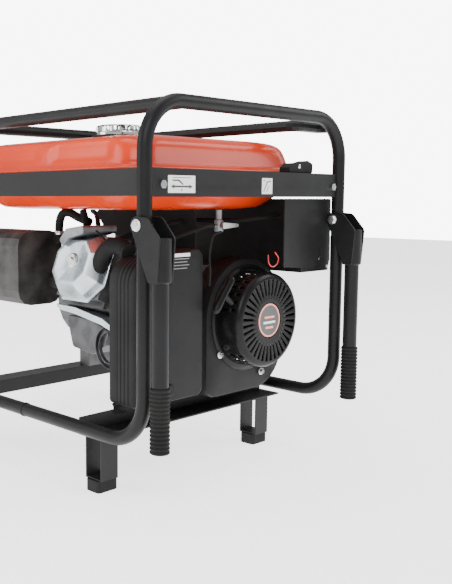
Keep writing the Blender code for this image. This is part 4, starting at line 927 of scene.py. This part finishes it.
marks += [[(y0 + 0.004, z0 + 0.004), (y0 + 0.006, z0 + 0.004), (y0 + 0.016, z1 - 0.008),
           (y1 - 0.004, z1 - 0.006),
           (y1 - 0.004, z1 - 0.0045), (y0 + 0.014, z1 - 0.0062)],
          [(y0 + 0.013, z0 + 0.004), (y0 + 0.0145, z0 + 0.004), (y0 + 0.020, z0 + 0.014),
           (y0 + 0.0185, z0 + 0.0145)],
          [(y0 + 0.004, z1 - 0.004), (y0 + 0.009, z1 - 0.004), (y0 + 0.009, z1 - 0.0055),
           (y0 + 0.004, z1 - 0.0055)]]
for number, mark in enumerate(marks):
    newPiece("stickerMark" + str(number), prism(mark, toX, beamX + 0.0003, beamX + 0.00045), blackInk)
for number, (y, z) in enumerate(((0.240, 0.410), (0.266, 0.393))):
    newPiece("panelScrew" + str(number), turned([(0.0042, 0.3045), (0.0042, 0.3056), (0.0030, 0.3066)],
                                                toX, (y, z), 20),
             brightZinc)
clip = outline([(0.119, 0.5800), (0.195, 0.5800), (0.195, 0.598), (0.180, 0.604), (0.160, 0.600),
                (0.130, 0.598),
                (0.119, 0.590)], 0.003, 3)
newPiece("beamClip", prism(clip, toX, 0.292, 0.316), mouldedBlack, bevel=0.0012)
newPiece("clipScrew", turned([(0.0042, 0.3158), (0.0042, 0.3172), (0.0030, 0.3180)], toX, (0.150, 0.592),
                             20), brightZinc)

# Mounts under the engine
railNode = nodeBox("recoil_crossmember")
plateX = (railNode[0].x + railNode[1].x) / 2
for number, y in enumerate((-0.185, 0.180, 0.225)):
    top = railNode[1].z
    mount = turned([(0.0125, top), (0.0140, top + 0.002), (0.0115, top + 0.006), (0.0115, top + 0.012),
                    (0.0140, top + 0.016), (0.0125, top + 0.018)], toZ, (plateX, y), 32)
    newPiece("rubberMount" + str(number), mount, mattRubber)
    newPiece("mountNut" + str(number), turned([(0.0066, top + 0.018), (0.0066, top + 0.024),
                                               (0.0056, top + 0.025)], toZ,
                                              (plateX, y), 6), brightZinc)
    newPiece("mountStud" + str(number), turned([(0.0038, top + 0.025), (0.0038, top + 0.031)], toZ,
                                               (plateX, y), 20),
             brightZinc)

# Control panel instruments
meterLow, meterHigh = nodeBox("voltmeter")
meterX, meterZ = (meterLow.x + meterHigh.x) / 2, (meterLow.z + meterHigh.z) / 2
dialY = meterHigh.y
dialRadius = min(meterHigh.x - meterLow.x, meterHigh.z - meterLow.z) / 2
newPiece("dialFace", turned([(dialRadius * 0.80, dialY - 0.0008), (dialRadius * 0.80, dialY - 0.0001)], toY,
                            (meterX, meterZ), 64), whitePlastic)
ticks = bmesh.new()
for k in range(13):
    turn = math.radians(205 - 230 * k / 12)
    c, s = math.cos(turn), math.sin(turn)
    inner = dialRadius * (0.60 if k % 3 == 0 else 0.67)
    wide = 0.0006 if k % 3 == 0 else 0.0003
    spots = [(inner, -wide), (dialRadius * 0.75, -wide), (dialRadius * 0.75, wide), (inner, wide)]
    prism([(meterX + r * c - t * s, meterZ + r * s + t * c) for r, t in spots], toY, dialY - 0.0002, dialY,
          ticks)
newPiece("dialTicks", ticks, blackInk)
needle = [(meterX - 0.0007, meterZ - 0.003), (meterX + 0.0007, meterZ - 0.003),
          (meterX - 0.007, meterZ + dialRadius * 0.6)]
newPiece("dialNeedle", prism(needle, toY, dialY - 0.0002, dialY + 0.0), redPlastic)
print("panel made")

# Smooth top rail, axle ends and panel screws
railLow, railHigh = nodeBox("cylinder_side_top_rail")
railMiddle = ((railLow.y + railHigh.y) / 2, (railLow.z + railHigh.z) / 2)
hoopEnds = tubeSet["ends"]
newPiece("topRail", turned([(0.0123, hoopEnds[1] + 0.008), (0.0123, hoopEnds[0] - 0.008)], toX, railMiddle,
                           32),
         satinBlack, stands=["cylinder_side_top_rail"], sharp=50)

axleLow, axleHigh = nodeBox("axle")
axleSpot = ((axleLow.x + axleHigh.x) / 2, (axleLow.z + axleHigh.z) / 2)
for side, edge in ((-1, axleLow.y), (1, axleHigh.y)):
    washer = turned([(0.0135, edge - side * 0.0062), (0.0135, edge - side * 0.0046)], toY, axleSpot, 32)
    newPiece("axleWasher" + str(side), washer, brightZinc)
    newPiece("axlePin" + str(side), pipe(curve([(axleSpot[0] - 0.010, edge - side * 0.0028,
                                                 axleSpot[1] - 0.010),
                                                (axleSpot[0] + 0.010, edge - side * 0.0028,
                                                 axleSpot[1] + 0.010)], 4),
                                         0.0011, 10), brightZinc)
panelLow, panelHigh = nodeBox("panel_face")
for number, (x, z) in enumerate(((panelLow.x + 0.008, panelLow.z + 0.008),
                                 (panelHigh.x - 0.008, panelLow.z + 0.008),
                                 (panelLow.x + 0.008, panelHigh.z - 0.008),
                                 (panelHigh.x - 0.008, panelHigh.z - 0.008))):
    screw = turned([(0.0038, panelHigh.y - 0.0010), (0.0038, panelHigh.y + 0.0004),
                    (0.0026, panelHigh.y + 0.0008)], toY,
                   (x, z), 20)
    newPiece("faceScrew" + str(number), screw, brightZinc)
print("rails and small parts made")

━━━━━━━━

Exercise directions:
Return exactly, please, the lines of the material from the first one down to and including the line where "20), brightZinc)" appears.

Task result:
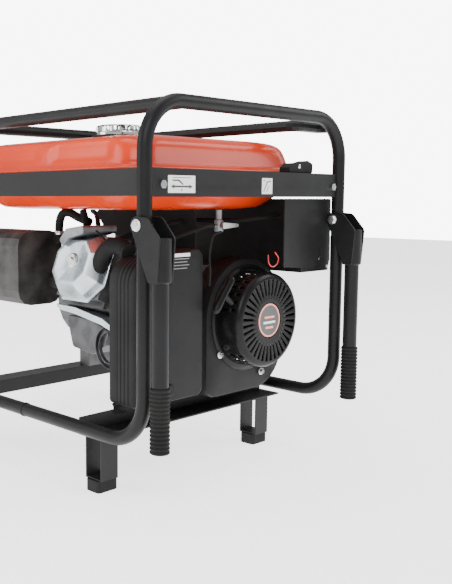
Keep writing the Blender code for this image. This is part 4, starting at line 927 of scene.py. This part finishes it.
marks += [[(y0 + 0.004, z0 + 0.004), (y0 + 0.006, z0 + 0.004), (y0 + 0.016, z1 - 0.008),
           (y1 - 0.004, z1 - 0.006),
           (y1 - 0.004, z1 - 0.0045), (y0 + 0.014, z1 - 0.0062)],
          [(y0 + 0.013, z0 + 0.004), (y0 + 0.0145, z0 + 0.004), (y0 + 0.020, z0 + 0.014),
           (y0 + 0.0185, z0 + 0.0145)],
          [(y0 + 0.004, z1 - 0.004), (y0 + 0.009, z1 - 0.004), (y0 + 0.009, z1 - 0.0055),
           (y0 + 0.004, z1 - 0.0055)]]
for number, mark in enumerate(marks):
    newPiece("stickerMark" + str(number), prism(mark, toX, beamX + 0.0003, beamX + 0.00045), blackInk)
for number, (y, z) in enumerate(((0.240, 0.410), (0.266, 0.393))):
    newPiece("panelScrew" + str(number), turned([(0.0042, 0.3045), (0.0042, 0.3056), (0.0030, 0.3066)],
                                                toX, (y, z), 20),
             brightZinc)
clip = outline([(0.119, 0.5800), (0.195, 0.5800), (0.195, 0.598), (0.180, 0.604), (0.160, 0.600),
                (0.130, 0.598),
                (0.119, 0.590)], 0.003, 3)
newPiece("beamClip", prism(clip, toX, 0.292, 0.316), mouldedBlack, bevel=0.0012)
newPiece("clipScrew", turned([(0.0042, 0.3158), (0.0042, 0.3172), (0.0030, 0.3180)], toX, (0.150, 0.592),
                             20), brightZinc)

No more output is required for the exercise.